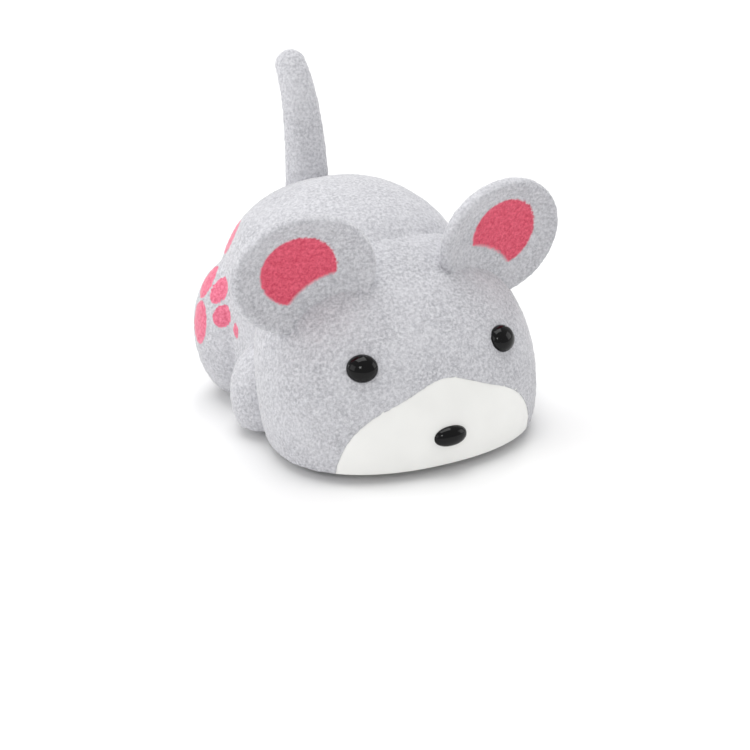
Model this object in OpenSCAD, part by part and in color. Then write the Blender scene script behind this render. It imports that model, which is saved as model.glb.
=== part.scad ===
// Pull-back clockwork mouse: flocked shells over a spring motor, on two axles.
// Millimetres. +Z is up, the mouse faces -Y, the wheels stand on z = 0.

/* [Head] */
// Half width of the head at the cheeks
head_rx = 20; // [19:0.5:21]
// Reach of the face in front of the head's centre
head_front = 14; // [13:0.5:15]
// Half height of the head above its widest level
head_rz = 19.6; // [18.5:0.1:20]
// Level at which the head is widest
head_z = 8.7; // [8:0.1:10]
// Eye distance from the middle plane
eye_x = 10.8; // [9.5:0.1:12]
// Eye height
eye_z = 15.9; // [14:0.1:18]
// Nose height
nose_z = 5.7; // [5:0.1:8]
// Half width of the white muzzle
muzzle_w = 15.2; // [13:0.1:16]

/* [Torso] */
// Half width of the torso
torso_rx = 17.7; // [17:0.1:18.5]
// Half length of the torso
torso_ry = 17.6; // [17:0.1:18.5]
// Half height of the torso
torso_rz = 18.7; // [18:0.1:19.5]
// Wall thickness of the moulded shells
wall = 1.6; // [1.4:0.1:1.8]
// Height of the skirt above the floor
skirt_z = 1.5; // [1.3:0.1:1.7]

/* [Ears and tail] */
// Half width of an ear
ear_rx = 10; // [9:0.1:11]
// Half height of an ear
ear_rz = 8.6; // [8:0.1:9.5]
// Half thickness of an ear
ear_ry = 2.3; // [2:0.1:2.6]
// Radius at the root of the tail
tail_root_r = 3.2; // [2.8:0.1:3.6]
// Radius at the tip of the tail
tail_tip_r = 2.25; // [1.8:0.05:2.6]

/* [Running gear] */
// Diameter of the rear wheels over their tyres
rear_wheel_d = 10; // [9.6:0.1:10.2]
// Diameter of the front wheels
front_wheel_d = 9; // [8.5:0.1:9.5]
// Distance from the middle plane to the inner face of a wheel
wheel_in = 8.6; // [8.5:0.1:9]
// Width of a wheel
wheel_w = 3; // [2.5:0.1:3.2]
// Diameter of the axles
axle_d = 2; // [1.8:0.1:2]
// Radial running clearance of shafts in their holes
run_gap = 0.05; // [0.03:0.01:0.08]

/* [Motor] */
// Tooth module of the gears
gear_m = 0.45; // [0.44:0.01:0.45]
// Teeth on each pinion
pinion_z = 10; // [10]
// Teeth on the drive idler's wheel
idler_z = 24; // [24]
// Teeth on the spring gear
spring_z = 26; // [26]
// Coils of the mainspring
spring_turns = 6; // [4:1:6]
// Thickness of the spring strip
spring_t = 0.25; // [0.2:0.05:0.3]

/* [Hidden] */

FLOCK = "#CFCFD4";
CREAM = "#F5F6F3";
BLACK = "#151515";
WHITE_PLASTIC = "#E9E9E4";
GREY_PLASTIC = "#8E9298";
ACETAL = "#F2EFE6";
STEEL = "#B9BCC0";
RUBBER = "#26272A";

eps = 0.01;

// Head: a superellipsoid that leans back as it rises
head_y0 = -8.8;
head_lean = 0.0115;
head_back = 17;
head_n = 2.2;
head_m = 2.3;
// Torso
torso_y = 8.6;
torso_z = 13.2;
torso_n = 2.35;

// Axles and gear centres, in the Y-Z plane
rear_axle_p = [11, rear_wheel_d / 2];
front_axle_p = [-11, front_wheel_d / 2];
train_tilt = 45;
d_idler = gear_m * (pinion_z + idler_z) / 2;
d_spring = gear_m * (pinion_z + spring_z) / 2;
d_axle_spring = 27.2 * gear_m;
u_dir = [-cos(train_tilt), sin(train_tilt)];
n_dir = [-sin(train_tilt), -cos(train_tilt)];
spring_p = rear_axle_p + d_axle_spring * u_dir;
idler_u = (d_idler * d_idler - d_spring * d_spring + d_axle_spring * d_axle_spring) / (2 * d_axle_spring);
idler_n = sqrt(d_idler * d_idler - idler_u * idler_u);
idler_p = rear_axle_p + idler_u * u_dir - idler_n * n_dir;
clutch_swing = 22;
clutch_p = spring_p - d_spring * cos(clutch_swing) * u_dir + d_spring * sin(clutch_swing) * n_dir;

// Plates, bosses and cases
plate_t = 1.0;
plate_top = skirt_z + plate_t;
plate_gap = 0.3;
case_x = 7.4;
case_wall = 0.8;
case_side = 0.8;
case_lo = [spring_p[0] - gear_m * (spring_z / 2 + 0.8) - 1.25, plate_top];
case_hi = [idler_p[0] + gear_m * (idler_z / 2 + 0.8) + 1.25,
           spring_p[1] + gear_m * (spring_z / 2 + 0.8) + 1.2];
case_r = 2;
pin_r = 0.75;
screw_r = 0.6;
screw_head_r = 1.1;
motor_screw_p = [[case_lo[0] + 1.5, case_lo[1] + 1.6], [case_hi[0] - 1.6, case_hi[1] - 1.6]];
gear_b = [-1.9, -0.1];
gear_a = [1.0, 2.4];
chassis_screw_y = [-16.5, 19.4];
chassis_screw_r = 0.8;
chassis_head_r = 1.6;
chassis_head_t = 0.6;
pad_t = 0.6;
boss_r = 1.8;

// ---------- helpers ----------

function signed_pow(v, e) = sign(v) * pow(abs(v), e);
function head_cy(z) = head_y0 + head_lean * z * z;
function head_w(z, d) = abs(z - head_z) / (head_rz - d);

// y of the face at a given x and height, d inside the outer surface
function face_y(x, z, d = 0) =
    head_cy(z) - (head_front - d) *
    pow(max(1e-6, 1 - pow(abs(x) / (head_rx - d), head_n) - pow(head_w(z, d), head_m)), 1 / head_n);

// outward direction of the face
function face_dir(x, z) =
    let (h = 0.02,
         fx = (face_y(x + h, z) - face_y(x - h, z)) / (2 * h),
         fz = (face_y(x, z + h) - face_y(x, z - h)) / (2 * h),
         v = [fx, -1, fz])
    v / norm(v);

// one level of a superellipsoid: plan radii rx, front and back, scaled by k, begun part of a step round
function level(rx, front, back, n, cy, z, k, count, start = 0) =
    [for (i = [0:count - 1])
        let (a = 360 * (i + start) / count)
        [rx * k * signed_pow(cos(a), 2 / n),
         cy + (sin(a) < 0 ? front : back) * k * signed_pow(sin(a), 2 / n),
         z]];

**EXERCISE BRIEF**
Using the data above, return each line exactly as written.

**COMPLETE OUTPUT**
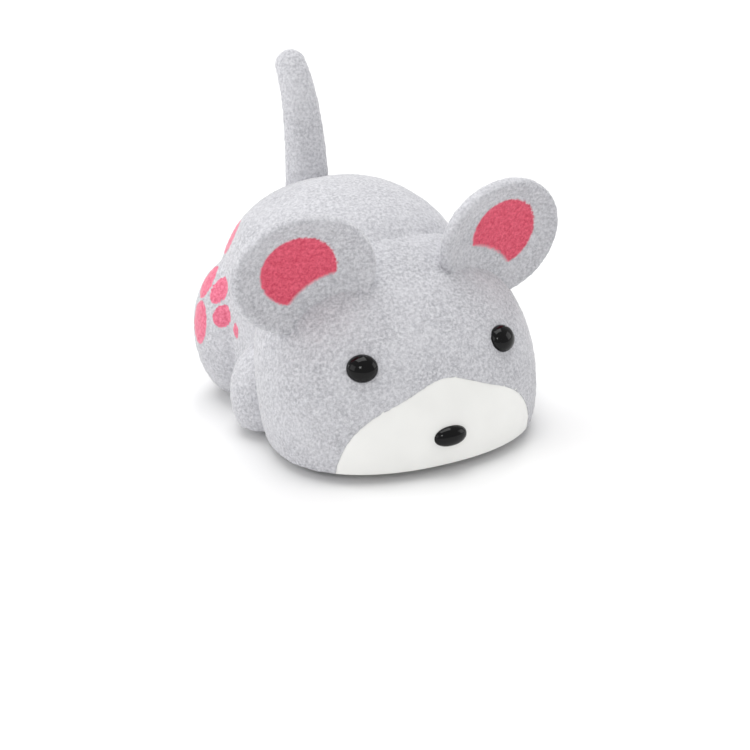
Model this object in OpenSCAD, part by part and in color. Then write the Blender scene script behind this render. It imports that model, which is saved as model.glb.
=== part.scad ===
// Pull-back clockwork mouse: flocked shells over a spring motor, on two axles.
// Millimetres. +Z is up, the mouse faces -Y, the wheels stand on z = 0.

/* [Head] */
// Half width of the head at the cheeks
head_rx = 20; // [19:0.5:21]
// Reach of the face in front of the head's centre
head_front = 14; // [13:0.5:15]
// Half height of the head above its widest level
head_rz = 19.6; // [18.5:0.1:20]
// Level at which the head is widest
head_z = 8.7; // [8:0.1:10]
// Eye distance from the middle plane
eye_x = 10.8; // [9.5:0.1:12]
// Eye height
eye_z = 15.9; // [14:0.1:18]
// Nose height
nose_z = 5.7; // [5:0.1:8]
// Half width of the white muzzle
muzzle_w = 15.2; // [13:0.1:16]

/* [Torso] */
// Half width of the torso
torso_rx = 17.7; // [17:0.1:18.5]
// Half length of the torso
torso_ry = 17.6; // [17:0.1:18.5]
// Half height of the torso
torso_rz = 18.7; // [18:0.1:19.5]
// Wall thickness of the moulded shells
wall = 1.6; // [1.4:0.1:1.8]
// Height of the skirt above the floor
skirt_z = 1.5; // [1.3:0.1:1.7]

/* [Ears and tail] */
// Half width of an ear
ear_rx = 10; // [9:0.1:11]
// Half height of an ear
ear_rz = 8.6; // [8:0.1:9.5]
// Half thickness of an ear
ear_ry = 2.3; // [2:0.1:2.6]
// Radius at the root of the tail
tail_root_r = 3.2; // [2.8:0.1:3.6]
// Radius at the tip of the tail
tail_tip_r = 2.25; // [1.8:0.05:2.6]

/* [Running gear] */
// Diameter of the rear wheels over their tyres
rear_wheel_d = 10; // [9.6:0.1:10.2]
// Diameter of the front wheels
front_wheel_d = 9; // [8.5:0.1:9.5]
// Distance from the middle plane to the inner face of a wheel
wheel_in = 8.6; // [8.5:0.1:9]
// Width of a wheel
wheel_w = 3; // [2.5:0.1:3.2]
// Diameter of the axles
axle_d = 2; // [1.8:0.1:2]
// Radial running clearance of shafts in their holes
run_gap = 0.05; // [0.03:0.01:0.08]

/* [Motor] */
// Tooth module of the gears
gear_m = 0.45; // [0.44:0.01:0.45]
// Teeth on each pinion
pinion_z = 10; // [10]
// Teeth on the drive idler's wheel
idler_z = 24; // [24]
// Teeth on the spring gear
spring_z = 26; // [26]
// Coils of the mainspring
spring_turns = 6; // [4:1:6]
// Thickness of the spring strip
spring_t = 0.25; // [0.2:0.05:0.3]

/* [Hidden] */

FLOCK = "#CFCFD4";
CREAM = "#F5F6F3";
BLACK = "#151515";
WHITE_PLASTIC = "#E9E9E4";
GREY_PLASTIC = "#8E9298";
ACETAL = "#F2EFE6";
STEEL = "#B9BCC0";
RUBBER = "#26272A";

eps = 0.01;

// Head: a superellipsoid that leans back as it rises
head_y0 = -8.8;
head_lean = 0.0115;
head_back = 17;
head_n = 2.2;
head_m = 2.3;
// Torso
torso_y = 8.6;
torso_z = 13.2;
torso_n = 2.35;

// Axles and gear centres, in the Y-Z plane
rear_axle_p = [11, rear_wheel_d / 2];
front_axle_p = [-11, front_wheel_d / 2];
train_tilt = 45;
d_idler = gear_m * (pinion_z + idler_z) / 2;
d_spring = gear_m * (pinion_z + spring_z) / 2;
d_axle_spring = 27.2 * gear_m;
u_dir = [-cos(train_tilt), sin(train_tilt)];
n_dir = [-sin(train_tilt), -cos(train_tilt)];
spring_p = rear_axle_p + d_axle_spring * u_dir;
idler_u = (d_idler * d_idler - d_spring * d_spring + d_axle_spring * d_axle_spring) / (2 * d_axle_spring);
idler_n = sqrt(d_idler * d_idler - idler_u * idler_u);
idler_p = rear_axle_p + idler_u * u_dir - idler_n * n_dir;
clutch_swing = 22;
clutch_p = spring_p - d_spring * cos(clutch_swing) * u_dir + d_spring * sin(clutch_swing) * n_dir;

// Plates, bosses and cases
plate_t = 1.0;
plate_top = skirt_z + plate_t;
plate_gap = 0.3;
case_x = 7.4;
case_wall = 0.8;
case_side = 0.8;
case_lo = [spring_p[0] - gear_m * (spring_z / 2 + 0.8) - 1.25, plate_top];
case_hi = [idler_p[0] + gear_m * (idler_z / 2 + 0.8) + 1.25,
           spring_p[1] + gear_m * (spring_z / 2 + 0.8) + 1.2];
case_r = 2;
pin_r = 0.75;
screw_r = 0.6;
screw_head_r = 1.1;
motor_screw_p = [[case_lo[0] + 1.5, case_lo[1] + 1.6], [case_hi[0] - 1.6, case_hi[1] - 1.6]];
gear_b = [-1.9, -0.1];
gear_a = [1.0, 2.4];
chassis_screw_y = [-16.5, 19.4];
chassis_screw_r = 0.8;
chassis_head_r = 1.6;
chassis_head_t = 0.6;
pad_t = 0.6;
boss_r = 1.8;

// ---------- helpers ----------

function signed_pow(v, e) = sign(v) * pow(abs(v), e);
function head_cy(z) = head_y0 + head_lean * z * z;
function head_w(z, d) = abs(z - head_z) / (head_rz - d);

// y of the face at a given x and height, d inside the outer surface
function face_y(x, z, d = 0) =
    head_cy(z) - (head_front - d) *
    pow(max(1e-6, 1 - pow(abs(x) / (head_rx - d), head_n) - pow(head_w(z, d), head_m)), 1 / head_n);

// outward direction of the face
function face_dir(x, z) =
    let (h = 0.02,
         fx = (face_y(x + h, z) - face_y(x - h, z)) / (2 * h),
         fz = (face_y(x, z + h) - face_y(x, z - h)) / (2 * h),
         v = [fx, -1, fz])
    v / norm(v);

// one level of a superellipsoid: plan radii rx, front and back, scaled by k, begun part of a step round
function level(rx, front, back, n, cy, z, k, count, start = 0) =
    [for (i = [0:count - 1])
        let (a = 360 * (i + start) / count)
        [rx * k * signed_pow(cos(a), 2 / n),
         cy + (sin(a) < 0 ? front : back) * k * signed_pow(sin(a), 2 / n),
         z]];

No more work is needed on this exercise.